A few general audience news sites have likewise attempted to establish subscription based revenue models, albeit with limited success. Salon, the first online-only news service that launched in 1995, continues to struggle with its mix of free and fee-based articles. And the New York Times itself launched a paid service called Select in 2005, only to close it down and revert to a free access model in 2007.

Holes in the Wall

Are you looking for opportunities to continue reading the New York Times online without paying subscription fees? Fear not; the Times itself has knocked a few strategically placed holes into its own pay wall. Readers clicking through to their site from Facebook, Twitter, or most search engines will continue to enjoy free access. And virtually every one else will be allotted a quota of twenty articles per month.

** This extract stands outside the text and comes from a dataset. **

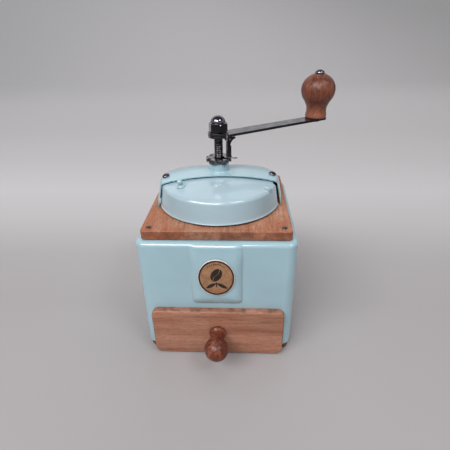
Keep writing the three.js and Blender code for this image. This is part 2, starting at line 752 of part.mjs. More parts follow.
/** The tab stands out of the lid's wall, in front of the cover's left edge. */
function lidStop() {
  const y = coverFrontY - loose;
  const outer = -Math.sqrt(wallR(coverCap, stopTopZ) ** 2 - y ** 2);
  const inner = -Math.sqrt((wallR(lidCap, stopBottomZ) - lidSheet / 2) ** 2 - y ** 2);
  return box([outer, inner], [y - stopWidth, y], [stopBottomZ, stopTopZ]);
}

function frontLid() {
  const outer = capOutline(lidCap, 1);
  const inner = capOutline(deeper(lidCap, lidSheet), 1);
  const front = box([-bodyWidth, bodyWidth], [-bodyWidth, lidBackY], [0, bodyWidth * 2]);
  const shell = turned([...outer, ...inner.reverse()], large).intersect(front);
  const [trimX, trimY] = lidTrim;
  const trim = box([trimX, bodyWidth], [trimY, bodyWidth], [0, bodyWidth * 2]);
  const pad = rod(pivotPadR, [pivotPadTopZ - pivotPadThick, pivotPadTopZ], pivotPlace, medium);
  const through = [lidFootZ, crownZ];
  return cut(join(cut(shell, trim), pad, lidStop()),
    rod(lidKnobShankR + loose, through, lidKnobPlace),
    rod(pivotShankR + loose, through, pivotPlace, 16));
}

function lidKnob() {
  const stemR = lidKnobR * 0.8;
  const ballZ = lidKnobHeight - lidKnobR;
  const top = arc([0, ballZ], lidKnobR, Math.PI / 2, -0.6, 5);
  top[0][0] = 0;
  const end = -lidSheet - loose * 3;
  return turned([
    ...top, [stemR, lidKnobBaseThick + 0.6], [stemR + 0.4, lidKnobBaseThick],
    [lidKnobBaseR, lidKnobBaseThick], [lidKnobBaseR, 0],
    [lidKnobShankR, 0], [lidKnobShankR, end], [0, end],
  ], 14);
}

/** The rivet that the lid swings about: a low dome over the lid, its shank down in the post. */
function pivotRivet() {
  const dome = arc([0, 0], 1, Math.PI / 2, 0, 3)
    .map(([r, z]) => [r * pivotRivetR, z * pivotRivetProud]);
  dome[0][0] = 0;
  const end = pivotPostTopZ - pivotBite - pivotPadTopZ - seat;
  return turned([...dome, [pivotShankR, 0], [pivotShankR, end], [0, end]], 16);
}

function pivotPost() {
  const footZ = bowlFlangeZ + bowlSheet + seat;
  const post = turned([
    [0, footZ - postTenonLength], [pivotShankR, footZ - postTenonLength], [pivotShankR, footZ],
    [pivotPostR, footZ], [pivotPostR, pivotPostTopZ], [0, pivotPostTopZ],
  ], 16);
  return cut(post, rod(pivotShankR + loose, [pivotPostTopZ - pivotBite - loose, crownZ]));
}

/** Seats a turned piece on the lid, square to the face under it. */
function seatOnLid(mesh, place, lift) {
  const radius = Math.hypot(...place);
  const lean = Math.asin(radius / lidCap.topR);
  const normal = new THREE.Vector3(place[0], place[1], 0).setLength(Math.sin(lean));
  normal.z = Math.cos(lean);
  mesh.quaternion.setFromUnitVectors(new THREE.Vector3(0, 0, 1), normal);
  mesh.position.set(...place, lidHeight(radius)).addScaledVector(normal, lift);
}

const lid = new THREE.Group();
cover.add(lid);
add('front_lid', frontLid(), finishes.paint, lid);
seatOnLid(add('lid_knob', lidKnob(), finishes.paint, lid), lidKnobPlace, seat);
add('lid_rivet', pivotRivet(), finishes.paint, cover)
  .position.set(...pivotPlace, pivotPadTopZ + seat);
add('lid_post', pivotPost(), finishes.steel, cover).position.set(...pivotPlace, 0);

// ---------------------------------------------------------------- burrs

/** Radius of the ring's ridges at a height: widest at the top, waisted just above the bottom. */
function ringLevels() {
  const waistZ = burrBottomZ + burrHeight * 0.2;
  return [
    [burrBottomZ - burrHeight * 0.2, burrBottomR + burrGap + 1.4],
    [burrBottomZ, burrBottomR + burrGap + 0.6], [waistZ, burrBottomR + burrGap - 0.6],
    [ringTopZ + burrHeight * 0.1, ringTopR],
  ];
}

function outerBurr() {
  const bottomZ = burrBottomZ - seat;
  const ringBody = rod(ringR, [bottomZ, ringTopZ], [0, 0], medium);
  const flange = rod(ringFlangeR, [ringTopZ - ringFlangeThick, ringTopZ], [0, 0], medium);
  const legs = burrScrewPlaces().map((place) =>
    rod(legR, [lowerPlateTopZ + seat, ringTopZ - 1], place));
  const holes = burrScrewPlaces().map((place) =>
    shankHole(burrScrewHead, [lowerPlateZ, ringTopZ + 1], place));
  const throat = fluted(
    ringLevels().map(([z, r]) => [z, r + ringToothDepth]), ringTeeth, ringToothDepth, -15);
  return cut(join(ringBody, flange, ...legs), throat, ...holes);
}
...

With these exceptions, the Times is clearly attempting to hedge its bets by segmenting its readership base into a primary group of dedicated readers (who, presumably, are able and willing to pay for access) and a secondary group of casual readers (who, presumably, are not, but who might support an advertiser based ancillary service). It is indeed possible that the Times, with this strategy, will be able to differentiate between these two groups and earn revenues by catering to each of them.

On the other hand, it is just as possible that its new policies will only result in driving its most dedicated readers away to its online competitors, hence exacerbating the trend that has been clearly described by the Pew report.